Royal Society Publishing

The Rotation of Liquid Helium II. II. The Theory of Mutual Friction in Uniformly Rotating Helium II

H. E. Hall, W. F. Vinen


A discussion is given of models for the rotation of helium II involving regions of concentrated vorticity, and it is shown thermodynamically that an arrangement of vortex lines is energetically preferable to an arrangement of vortex sheets. It is suggested that such models exhibit the property of mutual friction, owing to the possibility of collisions between normal fluid excitations and the regions of concentrated superfluid vorticity; the observed anisotropy of this mutual friction (part I of this paper) is consistent only with a vortex-line model, so that the theoretical decision in favour of this model is confirmed by experiment. A detailed calculation of the magnitude and temperature-dependence of this mutual friction is given for the quantized vortex-line model of Onsager (1949) and Feynman (1955). The vortex lines are treated as classical vortex lines belonging entirely to the superfluid.
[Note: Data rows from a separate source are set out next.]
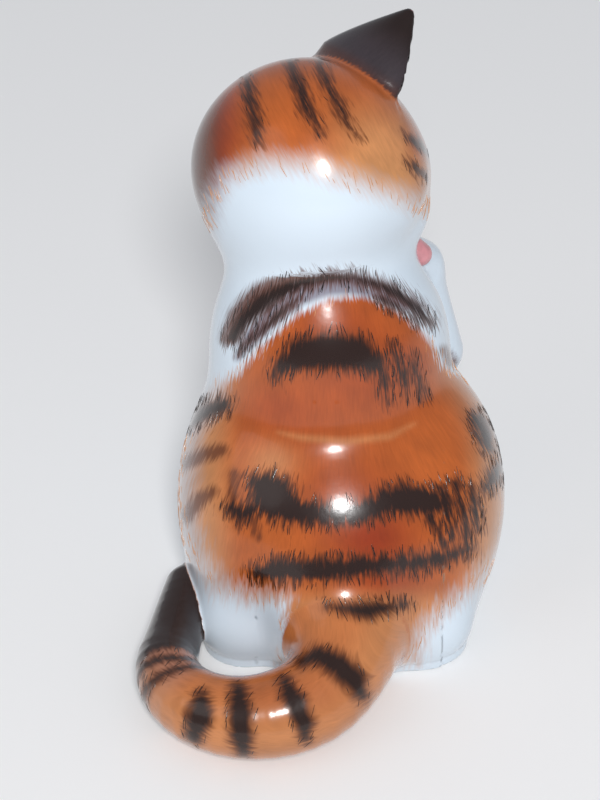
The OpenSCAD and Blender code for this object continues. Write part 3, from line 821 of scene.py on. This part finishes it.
def paint_ear(kitten, points, normals, side, paint):
    x, y, t = kitten.in_ear(points, side)
    layers = blank_layers(len(points), paint.umber)
    layers["amber"][:] = 5
    front = ease(0.0, 0.3, normals @ kitten.nose)
    tint(layers, paint.lilac, 0.14 * ease(0.75, 0.1, t) * (1 - front))
    tint(layers, paint.bistre, 0.6 * ease(0.12, -0.2, t) * (1 - front))
    edge = np.abs(x) / (kitten.s.ear_width / 2 * (1.02 - t).clip(0.1))
    tint(layers, paint.rose, 0.85 * front * ease(1.0, 0.6, edge))
    return layers, np.stack([x, t * 7, y], 1)


def paint_tail(kitten, points, board, turned, paint):
    along, across = kitten.along_tail(points)
    layers = blank_layers(len(points), paint.amber)
    layers["amber"] = outline_depth(board, BACK_EDGE).clip(-2) + 7 * ease(0.5, 4, along)
    mark_all(layers, "dark", board, STRIPES["tail"] + STRIPES["rump"], turned)
    curl = kitten.curl_length
    layers["dark"] = np.maximum(layers["dark"], along - (curl - 1.6))
    for ring, width in ((curl - 3.2, 0.55), (curl - 5.2, 0.45)):
        bent = np.abs(along - ring - 0.35 * across)
        layers["dark"] = np.maximum(layers["dark"], width - bent)
    tint(layers, paint.lilac, 0.4 * ease(curl - 8, curl - 5, along))
    tint(layers, paint.tan, 0.35 + 0.3 * ease(0.5, 4, across))
    tint(layers, paint.russet, 0.3 * spot(board, (-6.5, -30), 3) + 0.3 * spot(board, (-1, -29.5), 3))
    layers["feather"][:] = 0.45
    return layers, np.stack([across + 0.8 * points[:, 2], along, np.zeros(len(along))], 1)


def paint_skin(kitten, points, normals, paint):
    """The painter's layers over the whole skin, running smoothly from casting to casting"""
    board = on_board(points)
    ray = AIM + STAND_OFF * SIGHT - points
    facing = (normals * ray).sum(1) / np.linalg.norm(ray, axis=1)
    turned = ease(0.02, -0.4, facing)
    q = kitten.in_head(points)
    torso, head, left_ear, right_ear, forearm, foreleg, tail = kitten.fields(points)
    whole = paint_body(points, board, facing, turned, paint)
    round_body = np.arctan2(points[:, 0], points[:, 1] + 6) * 14
    whole["brush"] = np.stack([round_body, board[:, 1], 0 * torso], 1)

    def lay(layers, brush, weight):
        for key, value in layers.items():
            w = weight[:, None] if value.ndim > 1 else weight
            low, high = whole[key], value
            if value.ndim == 1:
                low, high = low.clip(UNPAINTED, 5), high.clip(UNPAINTED, 5)
            whole[key] = low + (high - low) * w
        whole["brush"] = np.where(weight[:, None] > 0.5, brush, whole["brush"])

    a, b = board[:, 0], board[:, 1]
    over = a * math.cos(HEAD_SLANT) + b * math.sin(HEAD_SLANT)
    along = b * math.cos(HEAD_SLANT) - a * math.sin(HEAD_SLANT)
    head_brush = np.stack([over, along, 0 * a], 1)
    lay(paint_head(board, q, paint), head_brush, ease(-0.3, 0.3, torso - head))
    body = np.minimum(torso, head)
    for side, ear in ((-1, left_ear), (1, right_ear)):
        lay(*paint_ear(kitten, points, normals, side, paint), ease(-0.1, 0.15, body - ear))
    lay(*paint_tail(kitten, points, board, turned, paint), ease(-0.3, 0.3, body - tail))
    legs = blank_layers(len(points), paint.amber)
    mark_all(legs, "smear", board, SMEARS[2:3])
    lay(legs, points, ease(-0.3, 0.3, body - np.minimum(forearm, foreleg)))
    whole["face"] = q
    return whole


# ---------------------------------------------------------------- materials
class Nodes:
    """Short words for building a node tree"""

    def __init__(self, name):
        self.material = bpy.data.materials.new(name)
        self.material.use_nodes = True
        self.tree = self.material.node_tree
        self.shader = self.tree.nodes["Principled BSDF"]

    def add(self, kind, values=None, **settings):
        node = self.tree.nodes.new(kind)
        for key, value in settings.items():
            setattr(node, key, value)
        for key, value in (values or {}).items():
            self.put(value, node.inputs[key])
        return node

    def put(self, value, socket):
        if isinstance(value, bpy.types.NodeSocket):
            self.tree.links.new(value, socket)
        else:
            socket.default_value = value

    def math(self, operation, a, b=0.0, c=0.0):
        return self.add("ShaderNodeMath", {0: a, 1: b, 2: c}, operation=operation).outputs[0]

    def layer(self, name, kind="Fac"):
        return self.add("ShaderNodeAttribute", attribute_name=name).outputs[kind]

    def ramp(self, value, low, high, top=1.0):
        values = {"Value": value, "From Min": low, "From Max": high, "To Max": top}
        return self.add("ShaderNodeMapRange", values, interpolation_type="SMOOTHSTEP").outputs[0]

    def noise(self, vector, scale, detail=2.0):
        values = {"Vector": vector, "Scale": scale, "Detail": detail}
        return self.add("ShaderNodeTexNoise", values).outputs["Fac"]

    def stretch(self, vector, scale):
        return self.add("ShaderNodeMapping", {"Vector": vector, "Scale": scale}).outputs[0]

    def mix(self, weight, a, b):
        node = self.add("ShaderNodeMix", data_type="RGBA")
        for value, socket in ((weight, node.inputs[0]), (a, node.inputs[6]), (b, node.inputs[7])):
            self.put(value, socket)
        return node.outputs[2]


def rgba(colour, scale=1.0):
    return [min(1, v * scale) for v in colour] + [1.0]


def glaze_finish(n, paint):
    """Clear fired glaze: a smooth coat with a faint ripple"""
    shader = n.shader
    shader.inputs["Roughness"].default_value = 0.26
    shader.inputs["Specular IOR Level"].default_value = 0.35
    shader.inputs["Coat IOR"].default_value = 1.33
    shader.inputs["IOR"].default_value = 1.5
    shader.inputs["Coat Weight"].default_value = paint.gloss
    shader.inputs["Coat Roughness"].default_value = 0.13
    place = n.add("ShaderNodeTexCoord").outputs["Object"]
    fine = n.math("MULTIPLY", n.noise(place, 1500, 2.0), 0.16)
    ripple = n.math("ADD", n.noise(place, 260, 1.0), fine)
    bump = n.add("ShaderNodeBump", {"Strength": 0.09, "Distance": 0.0006, "Height": ripple})
    n.put(bump.outputs[0], shader.inputs["Normal"])
    n.put(bump.outputs[0], shader.inputs["Coat Normal"])


def ellipse(n, right, up, centre, radii):
    x = n.math("DIVIDE", n.math("SUBTRACT", right, centre[0]), radii[0])
    y = n.math("DIVIDE", n.math("SUBTRACT", up, centre[1]), radii[1])
    return n.math("SQRT", n.math("ADD", n.math("MULTIPLY", x, x), n.math("MULTIPLY", y, y)))


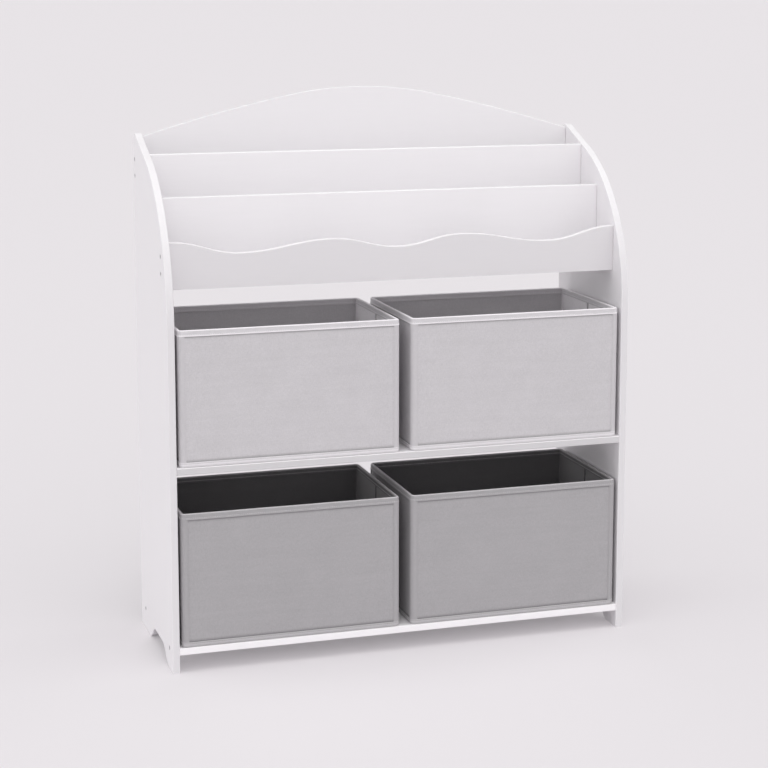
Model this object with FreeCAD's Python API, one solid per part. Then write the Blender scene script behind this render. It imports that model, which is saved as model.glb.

The force of mutual friction arising from the collision of rotons with these lines is calculated in terms of the roton-line collision diameter $\overline{\sigma}$, taking into account a tendency for the lines to drag the gas of excitations (i.e. the normal fluid) in their vicinity, and a transverse motion of the lines due to the Magnus effect. The calculated mutual friction contains two components: one parallel to, and one perpendicular to, (v$_{s}$-v$_{n}$). The magnitude of the former component agrees well with the experimental results if $\overline{\sigma}$ is taken to be about 10 angstrom. The agreement between theory and experiment confirms that the normal fluid is dragged by the lines, and shows that the spacing of the lines must be close to the theoretical value given by Feynman; but it provides no evidence for or against a motion of the lines due to the Magnus effect. A rough value for $\overline{\sigma}$ is calculated in an appendix, and shown to agree as well as can be expected with the value derived from experiment.